LIC, on Monday, disclosed that tax authorities had issued a demand notice of about Rs 806 crore, alleging a shortfall in GST payment for the fiscal year 2017-18. Concurrently, leading FMCG giant Hindustan Unilever Ltd revealed GST demands and penalties totaling Rs 447.5 crore from tax authorities. Zomato Ltd, an online food delivery firm, also faced a significant Rs 401.7-crore GST liability show-cause notice related to delivery charges.

While the fiscal year has witnessed a 12% rise in collections until December, analysts caution against solely relying on percentage growth figures. The true measure of efficiency lies in assessing whether the collections have outpaced GDP growth, indicating tax buoyancy. Vivek Jalan, partner at Tax Connect Advisory, emphasized that with inflation at 5.5% and GDP growth at 6.5%, the 12% growth in GST revenues merely aligns with real economic growth. This suggests a lack of significant tax buoyancy.
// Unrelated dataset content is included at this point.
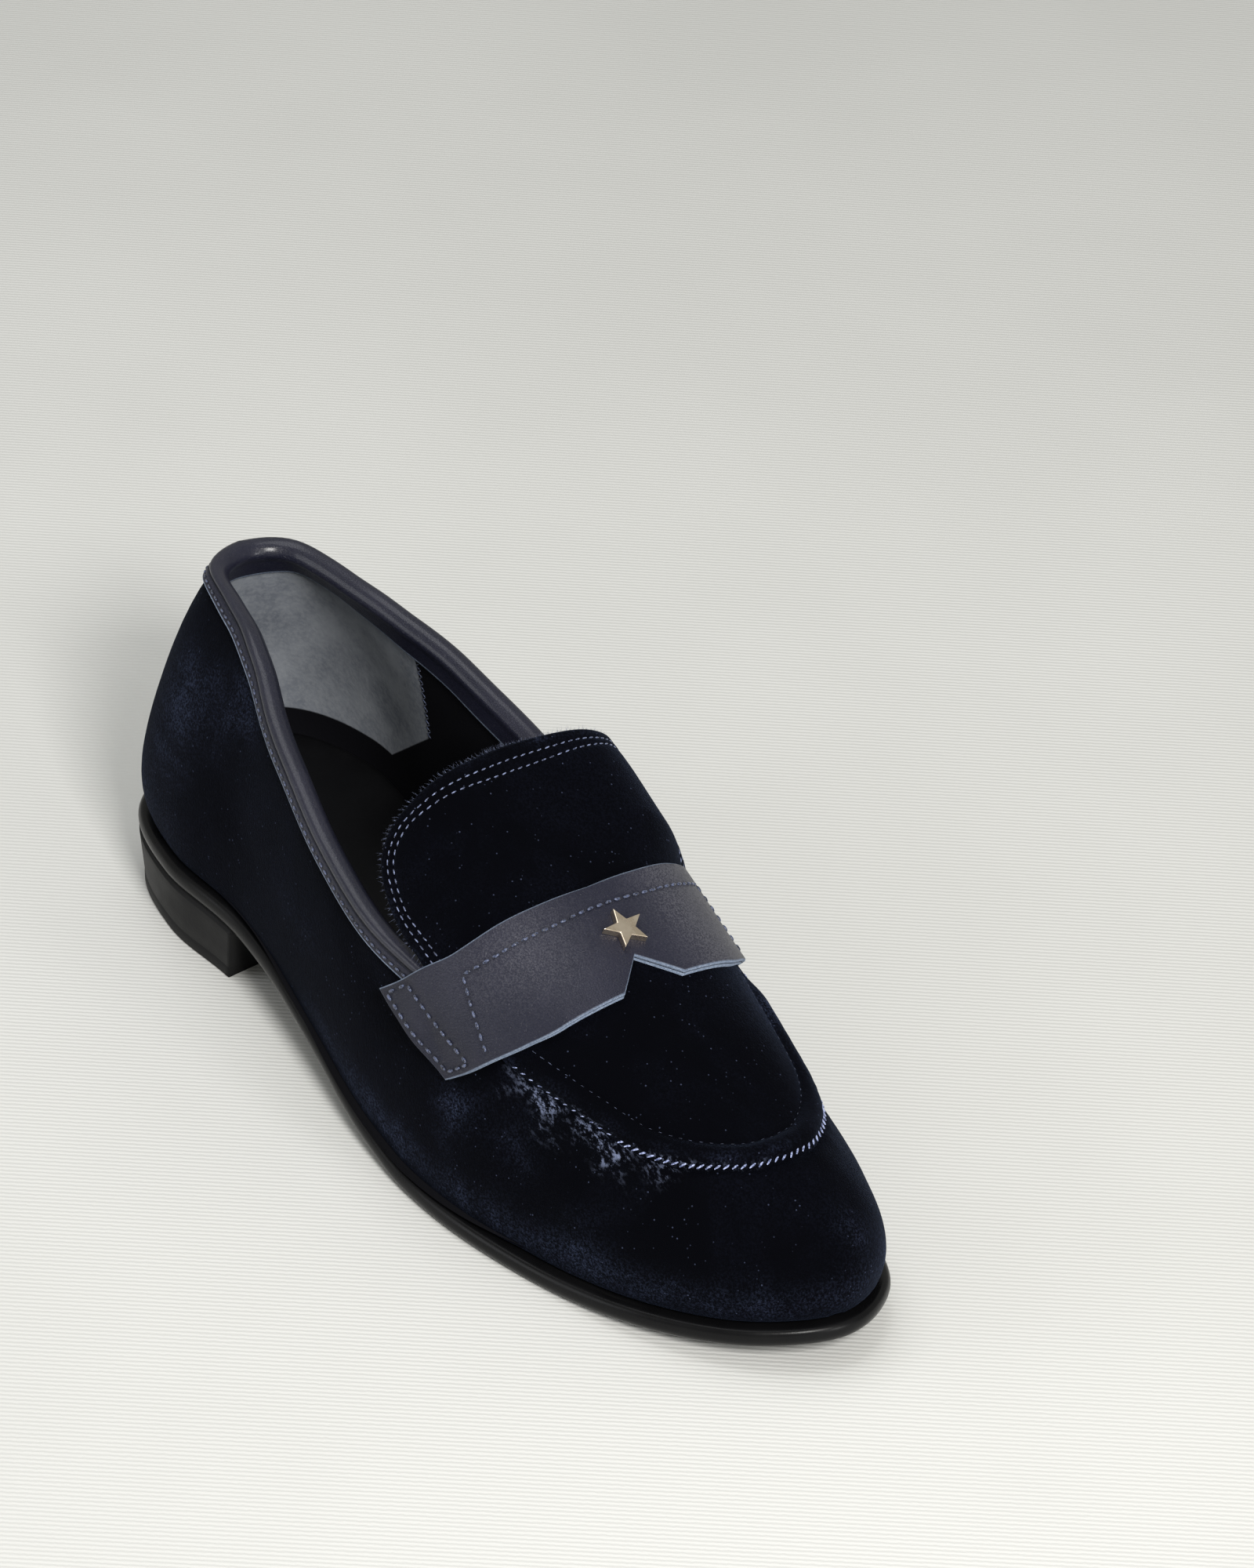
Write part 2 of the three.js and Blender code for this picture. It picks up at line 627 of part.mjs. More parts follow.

The finance ministry reported that in December, the Centre received Rs 30,443 crore from GST, while the states received Rs 37,995 crore. The Integrated GST, pertaining to tax collected on inter-state purchases, stood at Rs 84,255 crore, including Rs 41,534 crore from imports. Total cess collections amounted to Rs 12,249 crore, with Rs 1,079 crore collected on the import of goods. The figures indicated a 10% increase compared to the same month a year ago.

M.S. Mani, a partner at Deloitte India, commented on the December collections, noting that they establish a new normal of Rs 1.6-lakh-crore-plus, showcasing robust collections unaffected by festive or seasonal factors. The underlying economic growth across sectors contributes to this stability. However, Mani highlighted the need for deeper analysis of the lack of growth in GST collections in specific states such as Rajasthan, Chhattisgarh, and Jharkhand.

As the fiscal year progresses, the interim budget is anticipated to set higher targets for 2024-25, potentially laying the groundwork for the next phase of GST reforms. The path ahead involves careful scrutiny, policy adjustments, and a strategic approach to align GST collections with the evolving economic landscape.